Your objective → Can you reproduce the data beneath, keeping every line exact?

Record extracts →
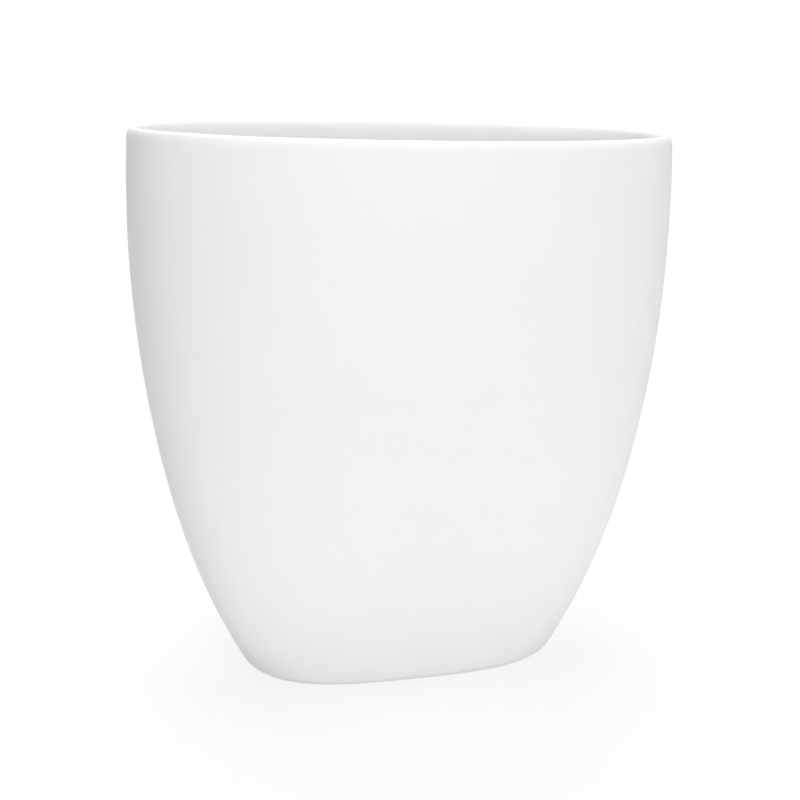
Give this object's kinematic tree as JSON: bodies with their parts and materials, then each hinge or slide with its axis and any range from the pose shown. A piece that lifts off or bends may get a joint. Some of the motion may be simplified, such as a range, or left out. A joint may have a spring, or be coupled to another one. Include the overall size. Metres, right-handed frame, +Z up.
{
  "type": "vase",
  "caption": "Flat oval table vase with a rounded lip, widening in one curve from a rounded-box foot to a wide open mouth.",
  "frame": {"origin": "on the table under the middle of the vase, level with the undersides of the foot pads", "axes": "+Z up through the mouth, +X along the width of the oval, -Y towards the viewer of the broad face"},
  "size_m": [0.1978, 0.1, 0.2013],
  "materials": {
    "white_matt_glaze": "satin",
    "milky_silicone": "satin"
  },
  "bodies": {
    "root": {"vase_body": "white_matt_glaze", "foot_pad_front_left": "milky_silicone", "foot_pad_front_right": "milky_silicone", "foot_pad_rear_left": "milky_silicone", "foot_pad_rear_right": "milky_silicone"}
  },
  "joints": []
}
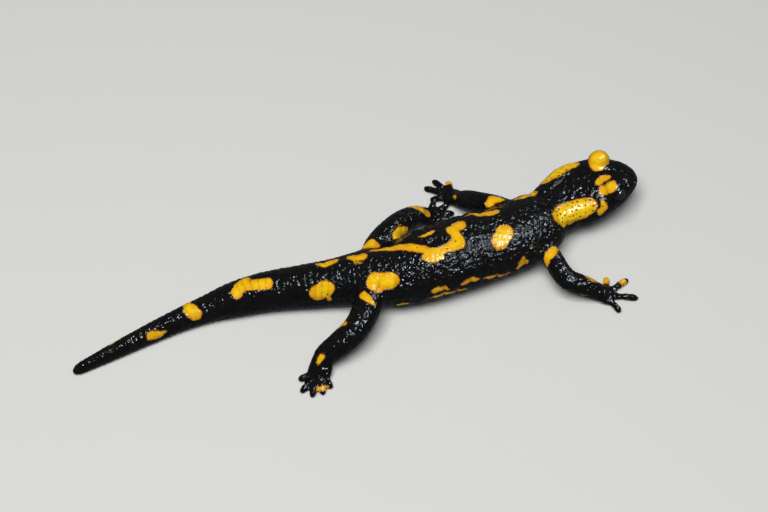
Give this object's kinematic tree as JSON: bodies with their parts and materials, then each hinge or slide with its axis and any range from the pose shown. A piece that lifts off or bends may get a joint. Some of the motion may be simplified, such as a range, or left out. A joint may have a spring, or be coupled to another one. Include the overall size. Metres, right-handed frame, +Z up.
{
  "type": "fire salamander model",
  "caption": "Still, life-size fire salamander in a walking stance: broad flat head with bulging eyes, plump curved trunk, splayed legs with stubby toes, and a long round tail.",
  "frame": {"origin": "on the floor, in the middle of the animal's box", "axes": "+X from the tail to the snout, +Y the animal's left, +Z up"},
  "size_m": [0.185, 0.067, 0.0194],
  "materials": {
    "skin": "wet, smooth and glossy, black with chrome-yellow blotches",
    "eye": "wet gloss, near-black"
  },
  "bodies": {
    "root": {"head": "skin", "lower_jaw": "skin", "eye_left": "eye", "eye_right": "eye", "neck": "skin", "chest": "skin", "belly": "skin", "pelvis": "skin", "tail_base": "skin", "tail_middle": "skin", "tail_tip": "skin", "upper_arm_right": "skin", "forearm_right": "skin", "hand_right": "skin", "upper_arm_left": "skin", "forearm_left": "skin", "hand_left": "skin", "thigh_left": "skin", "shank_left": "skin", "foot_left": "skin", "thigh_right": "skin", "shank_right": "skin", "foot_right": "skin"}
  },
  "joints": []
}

Result of the exercise →
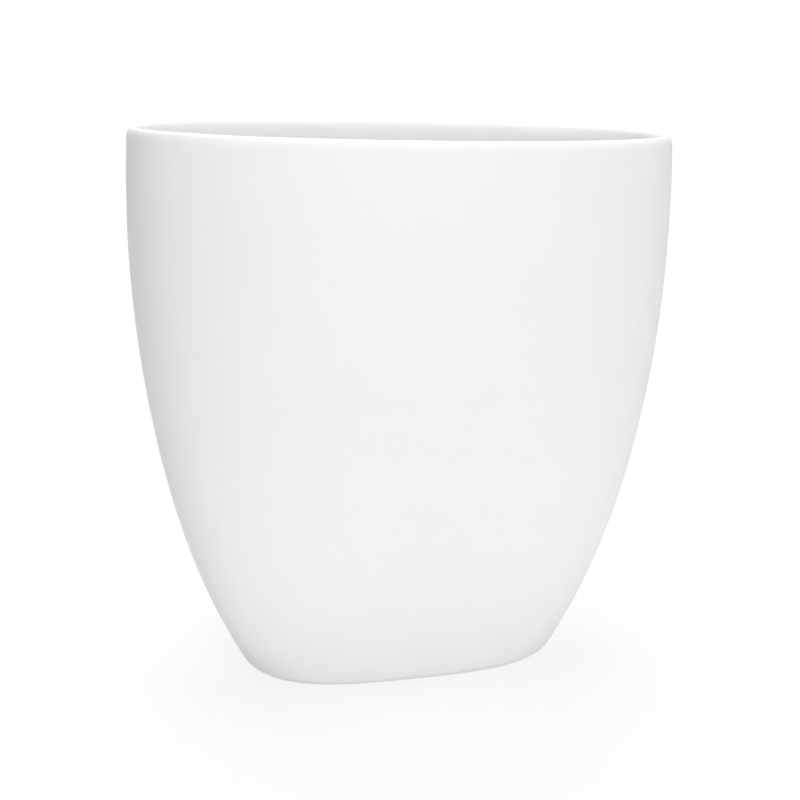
Give this object's kinematic tree as JSON: bodies with their parts and materials, then each hinge or slide with its axis and any range from the pose shown. A piece that lifts off or bends may get a joint. Some of the motion may be simplified, such as a range, or left out. A joint may have a spring, or be coupled to another one. Include the overall size. Metres, right-handed frame, +Z up.
{
  "type": "vase",
  "caption": "Flat oval table vase with a rounded lip, widening in one curve from a rounded-box foot to a wide open mouth.",
  "frame": {"origin": "on the table under the middle of the vase, level with the undersides of the foot pads", "axes": "+Z up through the mouth, +X along the width of the oval, -Y towards the viewer of the broad face"},
  "size_m": [0.1978, 0.1, 0.2013],
  "materials": {
    "white_matt_glaze": "satin",
    "milky_silicone": "satin"
  },
  "bodies": {
    "root": {"vase_body": "white_matt_glaze", "foot_pad_front_left": "milky_silicone", "foot_pad_front_right": "milky_silicone", "foot_pad_rear_left": "milky_silicone", "foot_pad_rear_right": "milky_silicone"}
  },
  "joints": []
}
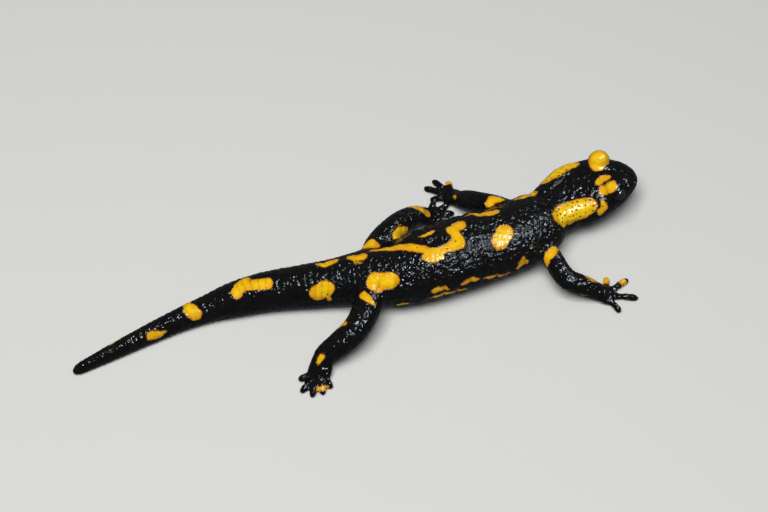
Give this object's kinematic tree as JSON: bodies with their parts and materials, then each hinge or slide with its axis and any range from the pose shown. A piece that lifts off or bends may get a joint. Some of the motion may be simplified, such as a range, or left out. A joint may have a spring, or be coupled to another one. Include the overall size. Metres, right-handed frame, +Z up.
{
  "type": "fire salamander model",
  "caption": "Still, life-size fire salamander in a walking stance: broad flat head with bulging eyes, plump curved trunk, splayed legs with stubby toes, and a long round tail.",
  "frame": {"origin": "on the floor, in the middle of the animal's box", "axes": "+X from the tail to the snout, +Y the animal's left, +Z up"},
  "size_m": [0.185, 0.067, 0.0194],
  "materials": {
    "skin": "wet, smooth and glossy, black with chrome-yellow blotches",
    "eye": "wet gloss, near-black"
  },
  "bodies": {
    "root": {"head": "skin", "lower_jaw": "skin", "eye_left": "eye", "eye_right": "eye", "neck": "skin", "chest": "skin", "belly": "skin", "pelvis": "skin", "tail_base": "skin", "tail_middle": "skin", "tail_tip": "skin", "upper_arm_right": "skin", "forearm_right": "skin", "hand_right": "skin", "upper_arm_left": "skin", "forearm_left": "skin", "hand_left": "skin", "thigh_left": "skin", "shank_left": "skin", "foot_left": "skin", "thigh_right": "skin", "shank_right": "skin", "foot_right": "skin"}
  },
  "joints": []
}